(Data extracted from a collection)

....................

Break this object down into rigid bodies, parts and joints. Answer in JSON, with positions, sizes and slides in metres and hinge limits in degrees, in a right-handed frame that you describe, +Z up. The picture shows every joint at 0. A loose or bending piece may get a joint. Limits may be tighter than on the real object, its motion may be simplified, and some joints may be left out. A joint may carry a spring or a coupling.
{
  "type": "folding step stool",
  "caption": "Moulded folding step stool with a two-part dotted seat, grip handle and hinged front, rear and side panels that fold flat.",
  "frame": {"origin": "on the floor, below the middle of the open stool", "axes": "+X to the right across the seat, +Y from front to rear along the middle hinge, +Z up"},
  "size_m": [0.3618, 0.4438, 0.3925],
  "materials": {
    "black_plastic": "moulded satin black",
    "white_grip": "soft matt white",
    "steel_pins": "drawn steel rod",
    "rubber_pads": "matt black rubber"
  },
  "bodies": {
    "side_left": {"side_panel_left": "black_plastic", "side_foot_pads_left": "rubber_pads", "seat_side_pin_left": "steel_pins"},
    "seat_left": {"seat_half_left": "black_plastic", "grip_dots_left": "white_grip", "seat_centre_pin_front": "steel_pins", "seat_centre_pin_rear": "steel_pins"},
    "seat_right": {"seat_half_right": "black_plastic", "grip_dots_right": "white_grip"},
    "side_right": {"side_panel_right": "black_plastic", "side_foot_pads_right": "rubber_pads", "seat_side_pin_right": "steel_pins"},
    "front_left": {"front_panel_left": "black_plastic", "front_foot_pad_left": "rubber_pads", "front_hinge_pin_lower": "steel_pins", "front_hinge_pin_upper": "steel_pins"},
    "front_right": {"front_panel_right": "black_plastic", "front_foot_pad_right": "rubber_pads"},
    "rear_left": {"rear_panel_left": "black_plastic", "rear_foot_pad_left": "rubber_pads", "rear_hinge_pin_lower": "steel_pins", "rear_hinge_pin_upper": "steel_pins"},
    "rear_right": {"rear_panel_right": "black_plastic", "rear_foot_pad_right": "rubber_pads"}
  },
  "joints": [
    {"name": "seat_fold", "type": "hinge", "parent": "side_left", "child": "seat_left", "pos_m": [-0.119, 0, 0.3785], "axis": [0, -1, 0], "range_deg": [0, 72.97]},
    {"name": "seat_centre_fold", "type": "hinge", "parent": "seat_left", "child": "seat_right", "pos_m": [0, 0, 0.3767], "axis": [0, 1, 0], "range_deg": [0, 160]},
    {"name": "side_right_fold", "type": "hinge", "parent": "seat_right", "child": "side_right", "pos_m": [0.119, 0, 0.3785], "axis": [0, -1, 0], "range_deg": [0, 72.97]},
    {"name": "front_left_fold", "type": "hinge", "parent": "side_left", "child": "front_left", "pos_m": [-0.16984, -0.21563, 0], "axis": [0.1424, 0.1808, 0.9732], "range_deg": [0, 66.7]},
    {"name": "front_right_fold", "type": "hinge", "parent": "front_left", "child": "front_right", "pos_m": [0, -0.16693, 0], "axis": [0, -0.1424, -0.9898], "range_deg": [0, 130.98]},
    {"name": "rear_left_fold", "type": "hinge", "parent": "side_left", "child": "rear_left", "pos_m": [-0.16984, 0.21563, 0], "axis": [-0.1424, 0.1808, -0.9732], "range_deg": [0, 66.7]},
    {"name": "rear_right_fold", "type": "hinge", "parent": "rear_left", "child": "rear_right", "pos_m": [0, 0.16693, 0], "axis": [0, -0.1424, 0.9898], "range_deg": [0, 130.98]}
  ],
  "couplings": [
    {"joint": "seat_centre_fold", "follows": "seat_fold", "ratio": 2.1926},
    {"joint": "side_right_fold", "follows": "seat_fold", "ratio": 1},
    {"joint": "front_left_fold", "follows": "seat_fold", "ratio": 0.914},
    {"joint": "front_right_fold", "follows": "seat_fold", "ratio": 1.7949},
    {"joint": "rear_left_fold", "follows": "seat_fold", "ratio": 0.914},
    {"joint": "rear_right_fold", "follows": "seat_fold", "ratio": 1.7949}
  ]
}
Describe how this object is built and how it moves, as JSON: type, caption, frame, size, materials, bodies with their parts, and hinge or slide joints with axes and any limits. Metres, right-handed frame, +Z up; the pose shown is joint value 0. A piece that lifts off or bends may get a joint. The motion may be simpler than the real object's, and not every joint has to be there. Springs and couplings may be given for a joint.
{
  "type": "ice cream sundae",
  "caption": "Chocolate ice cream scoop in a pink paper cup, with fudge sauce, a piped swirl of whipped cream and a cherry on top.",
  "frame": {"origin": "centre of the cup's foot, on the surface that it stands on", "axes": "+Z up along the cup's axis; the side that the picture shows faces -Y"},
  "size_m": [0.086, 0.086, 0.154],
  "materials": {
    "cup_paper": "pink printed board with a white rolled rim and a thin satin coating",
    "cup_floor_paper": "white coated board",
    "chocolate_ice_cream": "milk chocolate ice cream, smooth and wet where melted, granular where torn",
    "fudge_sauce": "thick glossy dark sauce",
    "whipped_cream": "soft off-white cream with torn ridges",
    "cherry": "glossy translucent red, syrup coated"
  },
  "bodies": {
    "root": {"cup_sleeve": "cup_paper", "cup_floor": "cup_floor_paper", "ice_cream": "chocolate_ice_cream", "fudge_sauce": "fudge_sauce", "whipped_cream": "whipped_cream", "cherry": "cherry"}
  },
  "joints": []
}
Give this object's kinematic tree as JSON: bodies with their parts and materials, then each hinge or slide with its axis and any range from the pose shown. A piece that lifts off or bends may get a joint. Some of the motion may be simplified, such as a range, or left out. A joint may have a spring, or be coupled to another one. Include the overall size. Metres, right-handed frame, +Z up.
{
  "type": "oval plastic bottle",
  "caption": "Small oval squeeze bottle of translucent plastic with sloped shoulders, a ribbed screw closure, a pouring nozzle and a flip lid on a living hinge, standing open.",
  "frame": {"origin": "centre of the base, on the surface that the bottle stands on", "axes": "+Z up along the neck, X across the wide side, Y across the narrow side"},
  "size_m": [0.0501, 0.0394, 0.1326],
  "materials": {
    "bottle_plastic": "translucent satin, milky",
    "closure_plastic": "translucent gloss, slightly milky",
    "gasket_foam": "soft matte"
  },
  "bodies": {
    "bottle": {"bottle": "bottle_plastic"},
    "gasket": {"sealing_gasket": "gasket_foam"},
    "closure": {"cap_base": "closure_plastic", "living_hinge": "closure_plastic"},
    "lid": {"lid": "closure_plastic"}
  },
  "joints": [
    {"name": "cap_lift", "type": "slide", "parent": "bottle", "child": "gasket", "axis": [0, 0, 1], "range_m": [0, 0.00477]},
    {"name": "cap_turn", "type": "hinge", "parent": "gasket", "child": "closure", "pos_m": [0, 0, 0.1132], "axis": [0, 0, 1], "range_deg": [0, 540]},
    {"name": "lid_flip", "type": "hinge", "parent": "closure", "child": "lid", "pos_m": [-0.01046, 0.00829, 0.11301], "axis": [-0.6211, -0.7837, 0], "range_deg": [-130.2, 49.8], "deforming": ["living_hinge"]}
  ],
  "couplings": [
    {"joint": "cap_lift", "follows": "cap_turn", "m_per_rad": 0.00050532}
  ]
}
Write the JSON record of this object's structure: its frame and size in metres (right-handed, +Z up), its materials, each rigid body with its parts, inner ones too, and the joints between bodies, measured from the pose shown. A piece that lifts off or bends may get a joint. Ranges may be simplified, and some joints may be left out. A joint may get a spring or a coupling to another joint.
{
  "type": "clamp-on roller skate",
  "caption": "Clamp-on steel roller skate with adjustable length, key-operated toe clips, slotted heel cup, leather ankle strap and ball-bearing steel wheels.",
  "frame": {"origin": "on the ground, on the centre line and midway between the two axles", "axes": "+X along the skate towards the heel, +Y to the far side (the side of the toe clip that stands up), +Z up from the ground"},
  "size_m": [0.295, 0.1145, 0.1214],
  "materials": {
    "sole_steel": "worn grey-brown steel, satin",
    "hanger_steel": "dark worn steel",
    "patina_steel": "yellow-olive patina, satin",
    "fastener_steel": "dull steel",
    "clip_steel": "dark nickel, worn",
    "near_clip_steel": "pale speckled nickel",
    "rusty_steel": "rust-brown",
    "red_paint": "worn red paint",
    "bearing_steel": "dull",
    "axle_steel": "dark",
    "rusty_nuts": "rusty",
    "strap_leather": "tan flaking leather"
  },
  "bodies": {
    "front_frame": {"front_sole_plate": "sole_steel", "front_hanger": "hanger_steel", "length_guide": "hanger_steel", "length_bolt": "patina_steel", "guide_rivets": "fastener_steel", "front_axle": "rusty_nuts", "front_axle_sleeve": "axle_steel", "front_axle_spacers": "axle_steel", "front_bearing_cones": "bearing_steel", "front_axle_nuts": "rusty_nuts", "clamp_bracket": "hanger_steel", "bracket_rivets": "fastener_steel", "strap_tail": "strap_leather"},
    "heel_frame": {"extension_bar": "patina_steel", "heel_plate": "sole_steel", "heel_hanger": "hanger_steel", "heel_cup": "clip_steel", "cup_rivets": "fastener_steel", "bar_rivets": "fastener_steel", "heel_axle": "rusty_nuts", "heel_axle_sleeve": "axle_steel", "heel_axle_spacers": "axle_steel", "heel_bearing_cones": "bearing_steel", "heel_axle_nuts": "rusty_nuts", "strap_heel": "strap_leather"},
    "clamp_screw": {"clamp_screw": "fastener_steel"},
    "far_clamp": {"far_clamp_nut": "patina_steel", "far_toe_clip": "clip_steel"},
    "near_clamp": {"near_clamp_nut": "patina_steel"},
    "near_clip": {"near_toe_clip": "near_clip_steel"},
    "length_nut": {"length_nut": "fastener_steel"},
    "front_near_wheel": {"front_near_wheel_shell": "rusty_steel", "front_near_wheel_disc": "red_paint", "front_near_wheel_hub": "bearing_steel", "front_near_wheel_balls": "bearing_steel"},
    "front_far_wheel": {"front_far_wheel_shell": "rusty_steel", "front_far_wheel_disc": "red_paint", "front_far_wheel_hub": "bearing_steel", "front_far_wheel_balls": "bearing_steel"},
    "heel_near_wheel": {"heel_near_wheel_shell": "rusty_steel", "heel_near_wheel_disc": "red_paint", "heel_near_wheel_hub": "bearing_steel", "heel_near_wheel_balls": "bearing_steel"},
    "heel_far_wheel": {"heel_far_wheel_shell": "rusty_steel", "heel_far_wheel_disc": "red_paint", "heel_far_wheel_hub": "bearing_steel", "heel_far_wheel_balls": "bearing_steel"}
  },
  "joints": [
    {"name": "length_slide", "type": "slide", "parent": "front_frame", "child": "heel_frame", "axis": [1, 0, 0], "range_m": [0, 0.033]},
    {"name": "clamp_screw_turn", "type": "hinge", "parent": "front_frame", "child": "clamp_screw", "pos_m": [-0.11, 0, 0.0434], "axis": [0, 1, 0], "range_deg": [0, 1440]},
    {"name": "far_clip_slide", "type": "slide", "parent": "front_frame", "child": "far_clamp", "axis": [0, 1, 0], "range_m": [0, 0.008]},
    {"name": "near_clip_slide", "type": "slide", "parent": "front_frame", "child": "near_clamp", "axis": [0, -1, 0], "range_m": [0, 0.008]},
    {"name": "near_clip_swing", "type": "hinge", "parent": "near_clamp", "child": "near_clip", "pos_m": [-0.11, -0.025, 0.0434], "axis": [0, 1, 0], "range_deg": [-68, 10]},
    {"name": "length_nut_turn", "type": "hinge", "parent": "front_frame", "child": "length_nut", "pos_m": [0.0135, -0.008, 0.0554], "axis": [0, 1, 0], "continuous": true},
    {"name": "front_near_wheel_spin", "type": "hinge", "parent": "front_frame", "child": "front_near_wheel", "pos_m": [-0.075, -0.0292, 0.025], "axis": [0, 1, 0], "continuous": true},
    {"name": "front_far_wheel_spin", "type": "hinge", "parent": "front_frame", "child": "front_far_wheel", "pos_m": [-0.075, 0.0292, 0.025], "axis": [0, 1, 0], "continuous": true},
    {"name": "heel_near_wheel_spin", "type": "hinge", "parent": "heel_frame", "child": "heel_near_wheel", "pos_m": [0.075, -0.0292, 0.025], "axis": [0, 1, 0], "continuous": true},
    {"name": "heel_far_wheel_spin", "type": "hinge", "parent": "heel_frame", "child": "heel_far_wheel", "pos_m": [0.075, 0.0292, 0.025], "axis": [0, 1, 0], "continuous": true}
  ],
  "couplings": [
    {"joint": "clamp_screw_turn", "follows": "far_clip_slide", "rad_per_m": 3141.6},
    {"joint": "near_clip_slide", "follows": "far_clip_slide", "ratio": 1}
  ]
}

....................

STATED PROBLEM. Using the records above, select and copy every line that has the word "shown".

TASK SOLUTION.
Describe how this object is built and how it moves, as JSON: type, caption, frame, size, materials, bodies with their parts, and hinge or slide joints with axes and any limits. Metres, right-handed frame, +Z up; the pose shown is joint value 0. A piece that lifts off or bends may get a joint. The motion may be simpler than the real object's, and not every joint has to be there. Springs and couplings may be given for a joint.
Give this object's kinematic tree as JSON: bodies with their parts and materials, then each hinge or slide with its axis and any range from the pose shown. A piece that lifts off or bends may get a joint. Some of the motion may be simplified, such as a range, or left out. A joint may have a spring, or be coupled to another one. Include the overall size. Metres, right-handed frame, +Z up.
Write the JSON record of this object's structure: its frame and size in metres (right-handed, +Z up), its materials, each rigid body with its parts, inner ones too, and the joints between bodies, measured from the pose shown. A piece that lifts off or bends may get a joint. Ranges may be simplified, and some joints may be left out. A joint may get a spring or a coupling to another joint.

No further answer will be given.